Moreover, during his twilight run at 175 pounds, Hopkins has evolved into a borderline exciting fighter, forced to trade in his methodical style for that of a pressure fighter. With apologies to Floyd Mayweather Jr., he's also the smartest fighter in the game, a master at psyching out his opponents. Any fight involving Hopkins at this point is must-see. What he has accomplished after age 40 isn't just once-in-a-generation impressive, it's unheard of. He has improbably shattered his own ceiling of limitations so dramatically that we are left to watch in awe what he'll do next.
2. This could (finally) be the fight Dawson realizes how good he is.
There are certain facts about Dawson's innate abilities that are indisputable. Few fighters are more physically talented: Long, lean and in supreme shape, Dawson is a gifted southpaw blessed with speed and power, once prompting Mayweather to coin him the best pure boxer in the sport. So what's missing? That's the million dollar question that four different trainers have tried to solve in recent years. You'd be hard-pressed to find anyone as successful as Dawson appear so thoroughly disinterested. He has often sleepwalked through fights and has shown little killer instinct since surviving an all-out slugfest with Glen Johnson in 2008.

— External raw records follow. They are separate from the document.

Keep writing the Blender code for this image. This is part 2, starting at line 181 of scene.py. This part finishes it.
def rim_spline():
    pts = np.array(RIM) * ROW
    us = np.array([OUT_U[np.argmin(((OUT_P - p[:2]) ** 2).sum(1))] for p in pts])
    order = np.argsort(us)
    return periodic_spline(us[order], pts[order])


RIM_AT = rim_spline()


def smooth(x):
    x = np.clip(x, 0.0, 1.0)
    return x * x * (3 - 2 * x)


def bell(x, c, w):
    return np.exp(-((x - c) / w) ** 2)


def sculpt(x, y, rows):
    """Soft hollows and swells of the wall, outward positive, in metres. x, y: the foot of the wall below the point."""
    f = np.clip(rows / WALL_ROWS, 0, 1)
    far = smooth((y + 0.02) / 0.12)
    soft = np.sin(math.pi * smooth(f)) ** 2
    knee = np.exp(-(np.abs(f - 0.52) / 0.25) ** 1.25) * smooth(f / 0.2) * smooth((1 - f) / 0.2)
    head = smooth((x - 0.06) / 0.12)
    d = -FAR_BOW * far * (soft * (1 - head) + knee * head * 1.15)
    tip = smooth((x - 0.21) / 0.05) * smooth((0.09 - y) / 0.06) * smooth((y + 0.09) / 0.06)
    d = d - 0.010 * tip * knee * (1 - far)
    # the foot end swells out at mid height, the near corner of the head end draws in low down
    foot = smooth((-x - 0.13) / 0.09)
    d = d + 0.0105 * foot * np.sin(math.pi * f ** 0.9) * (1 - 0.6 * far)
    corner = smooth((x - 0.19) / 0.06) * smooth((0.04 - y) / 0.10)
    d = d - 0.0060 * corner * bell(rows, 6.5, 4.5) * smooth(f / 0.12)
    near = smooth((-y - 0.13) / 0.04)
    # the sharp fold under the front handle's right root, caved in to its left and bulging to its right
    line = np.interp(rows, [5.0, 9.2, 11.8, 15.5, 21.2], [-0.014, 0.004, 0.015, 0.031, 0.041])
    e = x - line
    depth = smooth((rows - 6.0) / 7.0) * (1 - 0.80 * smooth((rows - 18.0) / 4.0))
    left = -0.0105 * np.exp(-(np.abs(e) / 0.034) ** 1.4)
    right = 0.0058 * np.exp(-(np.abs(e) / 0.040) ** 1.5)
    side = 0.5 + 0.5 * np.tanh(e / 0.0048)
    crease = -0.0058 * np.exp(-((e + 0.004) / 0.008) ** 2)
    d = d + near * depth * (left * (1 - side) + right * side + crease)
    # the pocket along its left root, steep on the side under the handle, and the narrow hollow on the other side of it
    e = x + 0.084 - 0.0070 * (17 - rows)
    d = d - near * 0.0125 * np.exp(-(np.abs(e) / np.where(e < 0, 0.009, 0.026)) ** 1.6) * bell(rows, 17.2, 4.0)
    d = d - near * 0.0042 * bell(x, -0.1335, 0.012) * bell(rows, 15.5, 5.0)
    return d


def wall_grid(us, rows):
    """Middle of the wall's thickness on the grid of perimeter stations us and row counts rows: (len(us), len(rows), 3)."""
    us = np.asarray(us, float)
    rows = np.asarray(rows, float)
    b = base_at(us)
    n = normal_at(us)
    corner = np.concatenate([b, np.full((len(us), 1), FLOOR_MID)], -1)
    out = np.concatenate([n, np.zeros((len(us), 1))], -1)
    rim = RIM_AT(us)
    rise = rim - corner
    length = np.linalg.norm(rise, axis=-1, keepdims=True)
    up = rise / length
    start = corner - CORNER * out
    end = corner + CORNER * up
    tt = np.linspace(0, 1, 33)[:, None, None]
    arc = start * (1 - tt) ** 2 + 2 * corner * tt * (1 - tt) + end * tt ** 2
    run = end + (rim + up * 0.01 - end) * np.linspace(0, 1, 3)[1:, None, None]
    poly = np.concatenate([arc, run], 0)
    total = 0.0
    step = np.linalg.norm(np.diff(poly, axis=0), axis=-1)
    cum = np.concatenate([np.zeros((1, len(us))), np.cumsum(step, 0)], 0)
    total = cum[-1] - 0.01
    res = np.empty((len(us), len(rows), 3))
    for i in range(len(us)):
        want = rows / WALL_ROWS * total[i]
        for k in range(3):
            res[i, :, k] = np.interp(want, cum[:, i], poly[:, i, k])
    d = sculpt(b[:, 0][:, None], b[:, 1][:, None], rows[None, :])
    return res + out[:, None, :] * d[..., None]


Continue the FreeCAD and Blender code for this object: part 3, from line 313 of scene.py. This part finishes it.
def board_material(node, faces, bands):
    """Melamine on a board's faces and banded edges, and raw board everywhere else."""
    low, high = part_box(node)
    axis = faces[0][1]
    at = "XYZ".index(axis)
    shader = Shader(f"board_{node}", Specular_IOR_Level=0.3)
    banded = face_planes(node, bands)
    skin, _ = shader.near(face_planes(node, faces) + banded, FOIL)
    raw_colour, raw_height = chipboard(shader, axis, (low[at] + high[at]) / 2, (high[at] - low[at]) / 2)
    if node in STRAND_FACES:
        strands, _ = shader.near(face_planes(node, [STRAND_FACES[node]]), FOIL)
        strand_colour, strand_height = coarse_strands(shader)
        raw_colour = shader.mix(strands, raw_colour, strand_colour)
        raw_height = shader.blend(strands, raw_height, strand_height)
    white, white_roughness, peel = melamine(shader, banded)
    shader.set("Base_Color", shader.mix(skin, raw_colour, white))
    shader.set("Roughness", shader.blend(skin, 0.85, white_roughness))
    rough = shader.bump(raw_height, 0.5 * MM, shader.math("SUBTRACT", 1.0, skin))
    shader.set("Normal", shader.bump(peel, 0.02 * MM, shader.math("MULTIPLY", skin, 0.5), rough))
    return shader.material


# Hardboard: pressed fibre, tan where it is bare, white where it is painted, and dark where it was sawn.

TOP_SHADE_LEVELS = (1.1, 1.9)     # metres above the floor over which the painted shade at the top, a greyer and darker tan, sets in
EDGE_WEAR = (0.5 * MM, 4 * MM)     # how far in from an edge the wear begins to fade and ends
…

Dawson recently made a highly criticized switch from Hall of Fame trainer Emanuel Steward to John Scully, who trained him for three fights from 2004-05. Parting ways with a legend might compromise most fighters' potential, but Dawson is mercurial enough that removing expectations and pressure could have a positive effect. He has talked at length about returning to the "Bad" Chad of old under Scully's direction. There is no better time than now, at age 29, for Dawson to realize his full potential against the same legend he has called out publicly for years.
3. Chess anyone?
Although critics of Hopkins-Dawson envision 12 rounds of clinching, even a worst-case scenario void of action still offers the purest of contrasting styles for any true boxing fan. Dawson, a classic boxer/puncher featuring an excellent jab, makes for an intriguing opponent against Hopkins and his defensive-minded, counterpunching style and newfound love, the lead right hand. Can the old man get on his bicycle to win the chess match against yet another younger fighter in his prime?
4. Because there is more history to be made (maybe).
After a victory in May over Pascal made him the oldest boxer in history to win a major world title, Hopkins stated numerous times he'll only keep fighting if there is history to be made. Well, depending on which report you believe, Hopkins has a chance to become the oldest fighter to successfully defend a world title. The great Archie Moore defeated Giulio Rinaldi to defend the world light heavyweight title on June 10, 1961 at Madison Square Garden. What's up for debate is Moore's age at the time, which some believe to have been 47. Moore, who died in 1998 at the age of 81, was actually one who disagreed with that claim. With much of the details surrounding his early life clouded in mystery, Moore, along with many boxing record books, assert that he was born in 1916, which would have made him 44 at the time of the Rinaldi fight. Moore's mother and extended family argued he was actually born in 1913. Whether a Hopkins win Saturday breaks new ground or simply puts him one fight closer, historical implications apply.
5. An action fight to remember. (I'm kidding, right?)
Maybe not. Dawson's inability to sell tickets has made it easy for Hopkins to "avoid" him over the past five years. That's not the only reason, however. While Pascal's absent jab and poor technique made it possible for a technical savant like Hopkins -- far from a big puncher at this weight class -- to defeat a man 18 years his junior, Dawson's skill set doesn't offer such luxuries.
It's accepted by most (including Vegas oddsmakers) that Dawson, with a long, piston-like jab and a strong amateur pedigree, is the type of fighter most suited to cause Hopkins problems. He won't be able to get into Dawson's head as he did with the emotional Pascal, mostly because nobody knows exactly what's going on inside Chad's brain. Hopkins' best chance of rattling him is to become the hunter and go for broke with well-timed flurries. He'll also need to utilize all of the old tricks in his arsenal -- yes, the same tricks that labeled him "dirty" for years. Hopkins began planting seeds during the prefight buildup by attacking Dawson's lack of excitement and passion. He knows a boring Dawson equals a boring fight and, likely, a loss. "The Executioner" proved in his victory over Pascal that his chin is still strong, and he'll have to put it to the test again by brawling with Dawson if he expects to win.